Thursday 19 April 2012

Burn ‘em, Burnham

To get his Bill thru, PM repeatedly told Commons #NHS waiting times were falling. We now know those claims were false. Cameron = NHS Conman.
-- 19-Apr-2012
This is, I presume, what passes for insightful political comment from the Shadow Health Secretary; or what we in the wider world recognise as frontier gibberish. I’m only commenting because 50+ unthinking sheep (and counting) have already re-tweeted this pearl. The trouble is:
  1. I don’t remember waiting times being a key subject of the debate, the implication they were instrumental in getting the bill ‘thru’ is too silly; and this is because ...
  2. If waiting times had been a key subject of the debate, you’d hardly claim they were falling and then use this as an argument for change. Conversely, if waiting times are in fact rising....
It’s almost as if Andy Burnham MP hasn’t thought it through.

Wednesday 18 April 2012

Vanity of vanities; all is vanity

A victim of my never ending tinkering, I noted that of the two blogs using my custom domain, the naked domain was being redirected to the ‘blog’ rather than the ‘www’ sub-domain. On the face of it this is easy enough to fix in Blogger settings, yet when I changed the setting on one blog this was reflected on the other; either both were set to redirect or neither were. Whatever order I unset and then set I seemingly couldn’t change the destination of my naked domain. Until I remembered to clear the cache; fool me once, Blogger, shame on you, fool me twice ... actually, I think this is the second time.

Wednesday 11 April 2012

We need to talk about Ken

Ken Livingstone and Boris Johnson
Tax avoidance to the left.
Oh dear, what are Labour going to do, what are any of us going to do should Ken Livingstone defy the odds - and the supposed intelligence of voters - by winning the London Mayoral contest next month. At the moment it doesn’t look likely, thanks to the recent discovery that on the subject of tax avoidance he’s a hypocrite, or as Boris Johnson is supposed to have said, “a fucking liar”. It turns out Ken organises his tax affairs in much the same way as I (when a contractor) used to, only - unlike the former and would be future Mayor - I never combined this with articles painting the Tories as “rich bastards” exploiting “every tax fiddle”. That would be a bit cheeky, yet Ken did exactly this in a 2009 article in The Sun. How deliciously ironic to find that because of the way he arranges his own tax, Ken Livingstone pays a far lower rate than that of his Tory rival. Indeed, Ken Livingstone pays a far lower rate of tax than most people, including myself, despite having a far greater income.
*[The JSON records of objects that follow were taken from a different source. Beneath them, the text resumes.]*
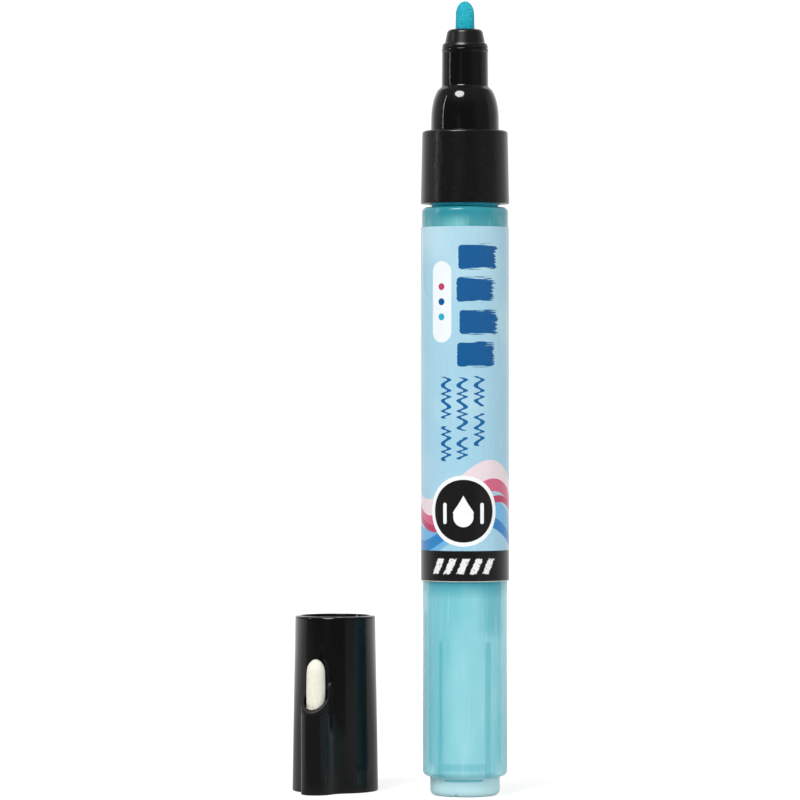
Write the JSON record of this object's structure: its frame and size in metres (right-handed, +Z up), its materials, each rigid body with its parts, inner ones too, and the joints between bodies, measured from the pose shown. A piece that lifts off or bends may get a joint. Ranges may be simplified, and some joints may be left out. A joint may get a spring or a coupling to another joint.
{
  "type": "paint marker",
  "caption": "Paint marker with a translucent barrel, a valve worked by its nib and a loose mixing ball, standing nib up beside its pull-off cap, which holds a spare nib.",
  "frame": {"origin": "centre of the tail plug's flat foot, on the surface that the marker stands on", "axes": "+Z up along the marker's axis to the nib; the cap stands towards -X and a little towards +Y; the spare nib's tube faces -Y"},
  "size_m": [0.0379, 0.0242, 0.1377],
  "materials": {
    "barrel_plastic": "moulded translucent polypropylene, satin gloss",
    "label_film": "printed film, soft gloss",
    "plug_plastic": "moulded translucent polypropylene, satin gloss",
    "ball_steel": "polished steel ball",
    "collar_plastic": "satin black polypropylene",
    "gasket_rubber": "white foamed seal",
    "black_gloss_plastic": "gloss black polypropylene",
    "nib_fibre": "pressed fibre soaked with turquoise paint",
    "white_plastic": "natural polypropylene",
    "seat_rubber": "black rubber",
    "spring_steel": "drawn stainless wire",
    "dry_nib_fibre": "dry pressed fibre"
  },
  "bodies": {
    "marker_body": {"barrel": "barrel_plastic", "label_sleeve": "label_film", "tail_plug": "plug_plastic", "collar": "collar_plastic", "neck_gasket": "gasket_rubber", "nozzle": "black_gloss_plastic", "nib_holder": "black_gloss_plastic", "valve_housing": "white_plastic", "valve_seat": "seat_rubber", "valve_spring": "spring_steel", "spring_retainer": "white_plastic"},
    "valve": {"valve_stem": "white_plastic"},
    "nib": {"nib": "nib_fibre"},
    "mixing_ball": {"mixing_ball": "ball_steel"},
    "cap": {"cap_shell": "black_gloss_plastic", "inner_cap": "white_plastic"},
    "spare_nib": {"spare_nib": "dry_nib_fibre"}
  },
  "joints": [
    {"name": "nib_press", "type": "slide", "parent": "marker_body", "child": "valve", "axis": [0, 0, 1], "range_m": [-0.002, 0], "stiffness_N_per_m": 300, "springref_m": 0.003, "deforming": ["valve_spring"]},
    {"name": "nib_pull", "type": "slide", "parent": "valve", "child": "nib", "axis": [0, 0, 1], "range_m": [0, 0.018]},
    {"name": "ball_travel", "type": "slide", "parent": "marker_body", "child": "mixing_ball", "axis": [0, 0, 1], "range_m": [0, 0.0848]},
    {"name": "cap_lift", "type": "slide", "parent": "marker_body", "child": "cap", "axis": [0, 0, 1], "range_m": [0, 0.145]},
    {"name": "spare_nib_pull", "type": "slide", "parent": "cap", "child": "spare_nib", "axis": [0, 0, 1], "range_m": [0, 0.018]}
  ]
}
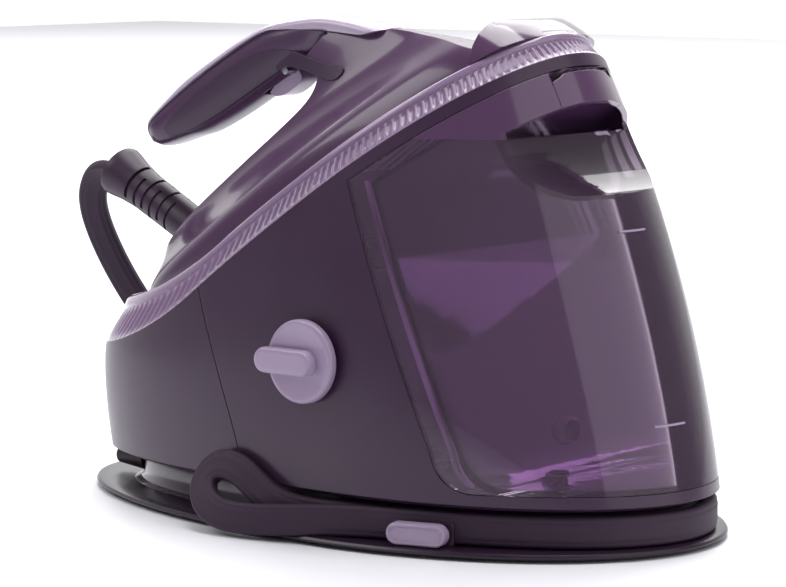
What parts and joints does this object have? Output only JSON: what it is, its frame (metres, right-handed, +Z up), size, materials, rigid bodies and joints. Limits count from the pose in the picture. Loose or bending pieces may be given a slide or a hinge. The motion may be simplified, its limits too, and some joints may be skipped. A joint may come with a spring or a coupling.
{
  "type": "steam generator iron",
  "caption": "Steam iron resting on the sloping platform of its generator base, with a slide-out water tank, wrapped steam hose, de-calc plug and carry lock.",
  "frame": {"origin": "on the ground, midway along and across the base's foot plate", "axes": "+X along the base from the heel end to the tank end, +Y across it to the side of the power button, +Z up"},
  "size_m": [0.4895, 0.262, 0.294],
  "materials": {
    "casing": "satin gloss",
    "plate": "satin",
    "feet": "matt",
    "steel": "brushed",
    "neck": "gloss",
    "ring": "gloss",
    "platform": "matt",
    "silicone": "matt",
    "bay": "satin",
    "boiler": "cast",
    "brass": "machined",
    "board": "matt",
    "inner_plastic": "matt",
    "pipe": "matt",
    "light": "satin",
    "hose": "woven sleeve",
    "clear_tank": "clear, tinted",
    "hood": "gloss",
    "iron_body": "gloss",
    "handle": "satin",
    "cover": "gloss",
    "grip": "soft touch",
    "soleplate": "polished",
    "spring": "wire"
  },
  "bodies": {
    "base": {"foot_plate": "plate", "rubber_feet": "feet", "base_screws": "steel", "base_neck": "neck", "body_shell": "casing", "rear_cover": "casing", "trim_ring": "ring", "iron_platform": "platform", "platform_rests": "silicone", "tank_bay": "bay", "boiler": "boiler", "boiler_element": "steel", "decalc_collar": "casing", "pump": "inner_plastic", "solenoid_valve": "brass", "control_board": "board", "docking_socket": "inner_plastic", "docking_seal": "silicone", "water_pipe": "pipe", "steam_pipe": "pipe", "hose_outlet": "neck", "mains_gland": "feet", "hose_clip": "casing", "clip_springs": "spring", "power_switch": "inner_plastic", "power_spring": "spring", "hose_fall": "hose", "hose_outer": "hose", "hose_loop": "hose", "hose_inner": "hose"},
    "decalc_plug": {"decalc_plug": "brass"},
    "decalc_knob": {"decalc_knob": "light"},
    "clip_button": {"clip_button": "light"},
    "power_button": {"power_button": "light"},
    "carry_lock": {"carry_lock": "light"},
    "tank": {"tank_shell": "clear_tank", "tank_hood": "hood", "valve_spigot": "inner_plastic", "valve_spring": "spring"},
    "filler_lid": {"filler_lid": "hood"},
    "valve_poppet": {"valve_poppet": "silicone"},
    "iron": {"soleplate": "soleplate", "heater_casting": "boiler", "thermostat": "steel", "iron_shell": "iron_body", "handle_core": "handle", "handle_top_cover": "cover", "handle_grips": "grip", "hose_sleeve": "feet", "trigger_pin": "steel", "trigger_spring": "spring", "micro_switch": "inner_plastic", "hose_at_iron": "hose"},
    "trigger": {"trigger": "light"}
  },
  "joints": [
    {"name": "iron_lift", "type": "slide", "parent": "base", "child": "iron", "axis": [0, 0, 1], "range_m": [0, 0.08]},
    {"name": "trigger_pull", "type": "hinge", "parent": "iron", "child": "trigger", "pos_m": [-0.0719, 0, 0.25918], "axis": [0, 1, 0], "range_deg": [0, 8], "stiffness_Nm_per_rad": 0.05, "springref_deg": -11.46, "deforming": ["trigger_spring"]},
    {"name": "lock_slide", "type": "slide", "parent": "base", "child": "carry_lock", "axis": [-0.8246, 0, -0.5657], "range_m": [0, 0.008]},
    {"name": "plug_pull", "type": "slide", "parent": "base", "child": "decalc_plug", "axis": [0, -1, 0], "range_m": [0, 0.06]},
    {"name": "knob_turn", "type": "hinge", "parent": "decalc_plug", "child": "decalc_knob", "pos_m": [0.0289, -0.1125, 0.1025], "axis": [0, -1, 0], "range_deg": [0, 90]},
    {"name": "tank_slide", "type": "slide", "parent": "base", "child": "tank", "axis": [1, 0, 0], "range_m": [0, 0.12]},
    {"name": "lid_hinge", "type": "hinge", "parent": "tank", "child": "filler_lid", "pos_m": [0.1395, 0, 0.2625], "axis": [0, -1, 0], "range_deg": [0, 70]},
    {"name": "clip_press", "type": "slide", "parent": "base", "child": "clip_button", "axis": [-0.2641, 0.9645, 0], "range_m": [0, 0.003], "stiffness_N_per_m": 300, "springref_m": -0.003, "deforming": ["clip_springs"]},
    {"name": "power_press", "type": "slide", "parent": "base", "child": "power_button", "axis": [0, -1, 0], "range_m": [0, 0.002], "stiffness_N_per_m": 400, "springref_m": -0.002, "deforming": ["power_spring"]},
    {"name": "valve_open", "type": "slide", "parent": "tank", "child": "valve_poppet", "axis": [1, 0, 0], "range_m": [0, 0.002], "stiffness_N_per_m": 400, "springref_m": -0.002, "deforming": ["valve_spring"]}
  ]
}
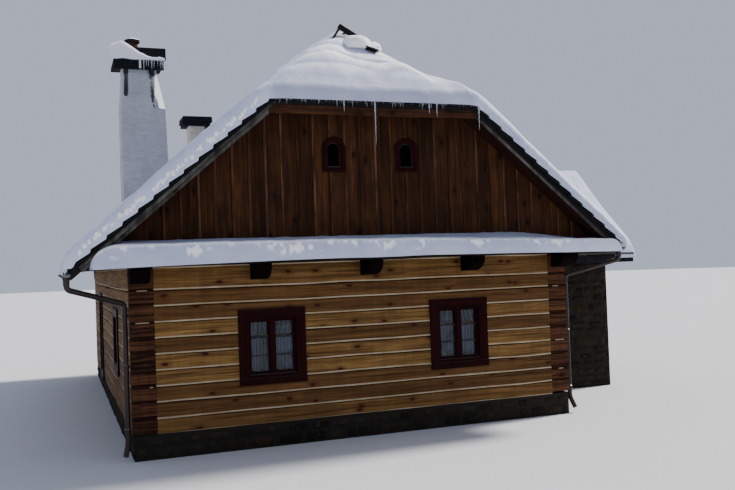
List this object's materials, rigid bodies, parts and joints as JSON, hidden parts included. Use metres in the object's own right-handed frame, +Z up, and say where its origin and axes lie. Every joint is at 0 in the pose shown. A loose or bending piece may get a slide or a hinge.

In some ways this is a relief, as otherwise we might be discussing whether the allegations of anti-Semitism and his association with certain anti-Semites would help or hinder his chances of becoming Mayor. Sometimes it’s what Ken doesn’t say that we should worry about; this from the BBC:
Egyptian-born Yusuf Al-Qaradawi has been criticised for condoning suicide bombings and having anti-Semitic and homophobic views. The Mayor of London [at that time, Ken Livingstone] acknowledged that he and the cleric would not see eye-to-eye on Lesbian and Gay views.
How odd then that despite the double standards on tax avoidance, his openly antagonistic stance to Jewish people and having previously campaigned against his own party, party leader Ed Miliband is today throwing his support behind Ken Livingstone’s campaign. Well... he’s in the club, though Labour party rules suggest he shouldn’t be.

Sunday 8 April 2012

Pet cemetery

Pet Cemetery
The goldfish is dead; long live the (other) goldfish. At 6pm on the evening of April the 7th, the father of Miss Ruse was called to a fish tank in a bedroom north of Bristol, there to pronounce Minnie the fish ‘dead on arrival’; dead on my arrival, it’s not like the fish could go anywhere. I’d expected a body afloat, not a ghost floating through a former home. Unsure of what should follow I asked my daughter, who fishing out her former pet requested a burial alongside Humphrey (the guinea pig) for the following day, Easter day, which entailed an overnight period of lying in state for the deceased. I can recommend Tesco re-sealable sandwich bags.

I am on the downward slope of my extended weekend yet nowhere near the arbitrary schedule imposed to complete Tender Is The Night. Unexpected deaths aside, I’m not too concerned as it’s achieved the desired effect of making me read, and when finished I can decide on Gatsby, recently read and Fitzgerald’s most famous, or this last and less well received of his novels. Of course I don’t really have to choose but I’m tending towards the latter. It’s decline and fall repeated; though extrapolated from where I am in his story, Dick Diver’s descent looks terminal in comparison to that of Logan Mountstuart whose own decline, whilst it might sometimes have been self-induced, was mostly one that afflicts us all.

Friday 6 April 2012

Rise and shine, readers

Yesterday, having woken at an ungodly hour I remained such for hours, until close enough to an alarm that getting up made no difference. I was tired, so much so that driving into work occasioned one of those “where am I” moments similar to when, having driven from Bristol to Manchester, I failed to remember Birmingham. This time it was an eerie one minute tumbleweed along what later transpired to be the M48, but that’s motorways for you; and my excuse for the second - and definitely not the last - latte and cinnamon Danish combo of the week. It wasn’t enough to protect from a malcontent office air conditioner, but then what is?

Today starts a long Easter weekend in which to recover, eat chocolate, repent, think about fixing the blog, laugh at Ken Livingstone’s predicament and finish that book. Hopefully not in that order; I can laugh at Ken anytime and I’m committed to Tender Is The Night which, though brilliant, teases with the possibility of becoming annoying or worse, ordinary. I have four days, and no excuses.